2) Lightstream Resources: Lightstream Resources, formerly Petrobakken Energy, is one of the main Canadian E&P players. The company is light-oil focused and its principal operating areas include southeastern Saskatchewan where it targets the Bakken formation and conventional Mississippian reservoirs, central Alberta, where it targets the Cardium formation, and north-central Alberta, where it is engaged in exploring for and delineating emerging light oil resource plays (i.e. Duvernay).
In addition, Lightstream has land holdings in the Horn River and Montney plays in northeast British Columbia that provide the company with natural gas optionality. Lightstream's properties total over 1 million net acres of undeveloped land.
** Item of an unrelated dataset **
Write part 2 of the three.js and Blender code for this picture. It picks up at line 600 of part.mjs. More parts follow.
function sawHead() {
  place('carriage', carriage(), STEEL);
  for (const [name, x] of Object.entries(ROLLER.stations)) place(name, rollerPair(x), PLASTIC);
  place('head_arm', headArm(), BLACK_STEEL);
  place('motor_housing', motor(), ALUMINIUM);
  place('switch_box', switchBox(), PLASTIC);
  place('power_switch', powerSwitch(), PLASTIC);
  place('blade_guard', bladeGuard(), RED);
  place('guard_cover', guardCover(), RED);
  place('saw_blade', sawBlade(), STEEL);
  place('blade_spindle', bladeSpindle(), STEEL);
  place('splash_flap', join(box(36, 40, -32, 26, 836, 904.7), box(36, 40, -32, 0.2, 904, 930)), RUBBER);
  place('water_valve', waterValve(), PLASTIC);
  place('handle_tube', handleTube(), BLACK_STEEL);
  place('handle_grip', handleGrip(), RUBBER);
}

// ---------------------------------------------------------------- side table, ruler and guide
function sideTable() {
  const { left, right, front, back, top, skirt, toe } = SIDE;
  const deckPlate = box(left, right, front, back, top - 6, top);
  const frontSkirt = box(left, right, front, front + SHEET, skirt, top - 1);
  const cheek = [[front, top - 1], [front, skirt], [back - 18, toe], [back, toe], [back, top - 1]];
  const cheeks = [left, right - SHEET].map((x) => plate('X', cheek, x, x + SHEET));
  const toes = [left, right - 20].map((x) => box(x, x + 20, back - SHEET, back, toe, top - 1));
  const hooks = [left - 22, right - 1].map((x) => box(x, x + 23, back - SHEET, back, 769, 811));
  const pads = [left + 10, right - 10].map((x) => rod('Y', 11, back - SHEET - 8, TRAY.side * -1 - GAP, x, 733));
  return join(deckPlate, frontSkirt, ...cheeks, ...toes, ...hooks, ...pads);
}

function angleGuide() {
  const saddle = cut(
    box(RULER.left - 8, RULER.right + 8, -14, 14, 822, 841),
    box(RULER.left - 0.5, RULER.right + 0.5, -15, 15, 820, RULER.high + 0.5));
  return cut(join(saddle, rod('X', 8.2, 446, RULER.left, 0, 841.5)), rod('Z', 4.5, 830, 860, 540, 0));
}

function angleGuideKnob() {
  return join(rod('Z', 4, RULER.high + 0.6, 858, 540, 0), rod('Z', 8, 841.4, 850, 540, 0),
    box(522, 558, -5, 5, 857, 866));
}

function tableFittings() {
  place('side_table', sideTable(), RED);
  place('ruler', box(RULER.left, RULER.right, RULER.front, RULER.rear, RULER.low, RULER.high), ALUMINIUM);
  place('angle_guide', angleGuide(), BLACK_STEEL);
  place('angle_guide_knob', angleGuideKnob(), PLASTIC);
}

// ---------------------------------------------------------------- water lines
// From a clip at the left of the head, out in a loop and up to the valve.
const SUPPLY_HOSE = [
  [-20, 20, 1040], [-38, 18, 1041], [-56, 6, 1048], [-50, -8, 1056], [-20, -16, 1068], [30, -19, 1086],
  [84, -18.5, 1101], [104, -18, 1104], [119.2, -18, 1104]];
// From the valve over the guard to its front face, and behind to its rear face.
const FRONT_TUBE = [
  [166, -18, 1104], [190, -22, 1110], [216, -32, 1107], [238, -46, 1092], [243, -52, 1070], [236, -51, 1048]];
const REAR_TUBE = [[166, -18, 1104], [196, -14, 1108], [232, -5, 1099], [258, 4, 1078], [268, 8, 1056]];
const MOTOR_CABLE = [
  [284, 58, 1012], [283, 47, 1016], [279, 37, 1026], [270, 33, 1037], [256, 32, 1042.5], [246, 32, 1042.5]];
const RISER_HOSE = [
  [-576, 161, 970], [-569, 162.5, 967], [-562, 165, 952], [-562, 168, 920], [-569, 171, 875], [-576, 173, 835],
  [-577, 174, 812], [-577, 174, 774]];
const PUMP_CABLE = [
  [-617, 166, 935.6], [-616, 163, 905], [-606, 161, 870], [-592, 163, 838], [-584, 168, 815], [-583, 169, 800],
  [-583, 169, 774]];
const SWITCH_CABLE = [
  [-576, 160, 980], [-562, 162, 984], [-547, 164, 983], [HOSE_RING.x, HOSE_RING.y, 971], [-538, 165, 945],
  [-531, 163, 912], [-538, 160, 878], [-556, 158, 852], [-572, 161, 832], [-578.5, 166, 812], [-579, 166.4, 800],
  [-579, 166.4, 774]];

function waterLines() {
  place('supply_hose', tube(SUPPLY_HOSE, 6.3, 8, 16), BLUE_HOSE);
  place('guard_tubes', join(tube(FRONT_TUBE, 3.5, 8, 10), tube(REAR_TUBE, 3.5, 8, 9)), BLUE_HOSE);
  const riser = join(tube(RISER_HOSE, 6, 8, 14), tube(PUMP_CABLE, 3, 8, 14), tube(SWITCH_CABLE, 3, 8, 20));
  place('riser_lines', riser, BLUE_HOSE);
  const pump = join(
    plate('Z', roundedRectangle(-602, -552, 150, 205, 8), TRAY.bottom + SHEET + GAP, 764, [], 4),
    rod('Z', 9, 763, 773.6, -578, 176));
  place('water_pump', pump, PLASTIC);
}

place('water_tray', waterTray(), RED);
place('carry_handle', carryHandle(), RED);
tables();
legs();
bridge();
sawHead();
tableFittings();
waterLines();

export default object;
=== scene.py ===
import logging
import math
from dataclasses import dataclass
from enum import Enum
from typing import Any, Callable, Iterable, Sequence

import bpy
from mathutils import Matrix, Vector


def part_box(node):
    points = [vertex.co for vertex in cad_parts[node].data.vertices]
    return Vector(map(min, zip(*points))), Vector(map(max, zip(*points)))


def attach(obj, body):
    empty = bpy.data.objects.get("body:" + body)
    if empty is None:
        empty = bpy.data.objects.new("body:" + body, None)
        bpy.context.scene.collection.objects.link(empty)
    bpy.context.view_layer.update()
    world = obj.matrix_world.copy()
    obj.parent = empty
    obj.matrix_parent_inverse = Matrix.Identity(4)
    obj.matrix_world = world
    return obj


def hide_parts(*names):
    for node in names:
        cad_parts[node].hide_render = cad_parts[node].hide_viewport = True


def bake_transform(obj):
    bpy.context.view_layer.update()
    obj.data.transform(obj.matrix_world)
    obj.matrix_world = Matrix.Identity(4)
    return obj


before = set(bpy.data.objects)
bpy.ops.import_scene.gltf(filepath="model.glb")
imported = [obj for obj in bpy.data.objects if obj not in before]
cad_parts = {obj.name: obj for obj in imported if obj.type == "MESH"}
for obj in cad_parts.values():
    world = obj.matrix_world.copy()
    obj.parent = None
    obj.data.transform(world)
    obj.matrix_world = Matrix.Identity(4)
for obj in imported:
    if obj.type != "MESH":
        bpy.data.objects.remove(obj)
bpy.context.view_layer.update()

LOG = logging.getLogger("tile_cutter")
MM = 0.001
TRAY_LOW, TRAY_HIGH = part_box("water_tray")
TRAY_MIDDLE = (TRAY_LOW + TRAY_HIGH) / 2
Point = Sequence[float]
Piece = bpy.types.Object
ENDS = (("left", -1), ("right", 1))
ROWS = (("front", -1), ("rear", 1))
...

With an enterprise value at ~3.6 billion, it trades at $73,300/boepd and $27.4/boe of proved reserves. Lightstream has a D/CF (annualized) ratio of 2.8x and pays a hefty 12% dividend. The company also guides for 2013 exit rate of 49,000 to 52,000 boepd.
Lightstream gets more attractive when compared to Continental Resources (CLR). US-based Continental is one of Lightstream's competitors. It is less oil-weighted than Lightsteam and holds ~1,5 million net acres, targeting more than one formations. Its core operations are in the Bakken formation of North Dakota and Montana, as well as in the SCOOP and Northwest Cana plays of Oklahoma.
With an enterprise value at ~$19.5 billion, Continental trades at ~$160,500/boepd and $24.84/boe of proved reserves. Continental does not pay a dividend and its D/CF (annualized) ratio stands at ~2.2x.
I am not saying that Enerplus and Lightstream Resources are going to be acquired by a Chinese E&P player tomorrow. I just believe that both companies are currently two attractive investment opportunities from the Canadian energy patch.
Meanwhile, China has to satisfy its growing needs for hydrocarbons and several Chinese companies have problems with their operations in Africa. It remains to be seen how this puzzle will play out.